El fervor embriagaba cada instante, cada momento, cada palabra del pregón de Marisol Fariña, cada brindis con manzanilla en la apertura de la Ermita, cada grito, en el cambio de vara, de ¡Vivan los mayordomos! Cada paso hacia la ofrenda de flores... No había nada más. Sólo un pensamiento. Sólo una realidad. Romería. Sólo solidaridad, amistad, abrazos, exaltación, emociones a flor de piel, las que emanan del reencuentro entre los que siguen y los que tuvieron que emigrar, las que brotan de ese bello y doloroso recuerdo de quienes, pese a que ya no están, nunca se marcharán, porque su memoria camina con los demás. Como lo hacen los desaparecidos Rodrigo Palacios o Curro Lozano. El primero, fundador de la Hermandad, con cada verso, con cada una de las incontables sevillanas que dejó como legado, esencias de una fiesta que es algo más, como el mismo enseñó.
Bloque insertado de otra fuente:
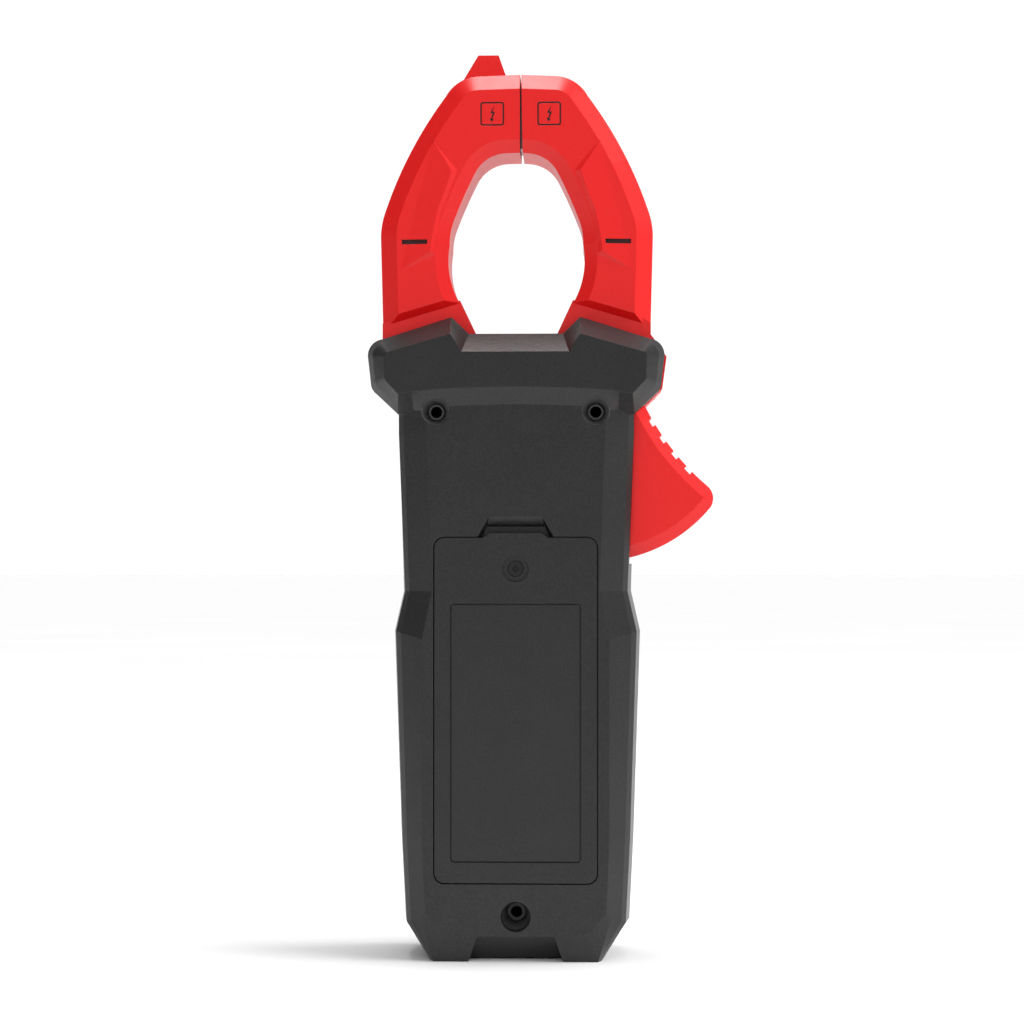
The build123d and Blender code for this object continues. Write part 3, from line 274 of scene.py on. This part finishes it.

Y el segundo, el alcalde carreta perpetuo, con su caballo, con el veterano Andaluz, que, como antaño, que, como hacía con su compañero, todavía hoy (ahora con su hijo) se arrodilla ante el simpecado en Rocalero.

Todo ello permanece aún hoy, como si de la materialización de una fantasía se tratara, de un sueño real, en las retinas de todos los campilleros, en una semana de contemplación de esas mágicas fotografías que inmortalizan momentos que nunca se olvidarán, en unos días de melancolía, de narración de anécdotas por parte de gargantas rotas, de recogida de medallas, botos, gorras y chalequillos que acumulan ya el polvo de 37 caminos. Ha sabido a poco, como siempre, porque se dejan atrás cantes y abrazos, grandes ratos con los amigos de toda la vida, en la salida y en la llegada, por la senda, en cada paso, en cada bautizo con manzanilla al romero novel, bajo la sombra de unas encinas y alcornoques que durante 48 horas se han convertido en testigos de excepción de la alegría, de la vitalidad de un pueblo obrero, minero, pagano, entregado a su Santa Cruz. El contador ya está a cero de nuevo. Las agujas retoman su cadencia, su giro constante, hasta que la frene de nuevo la sutil brisa de la aurora de ese viernes deseado.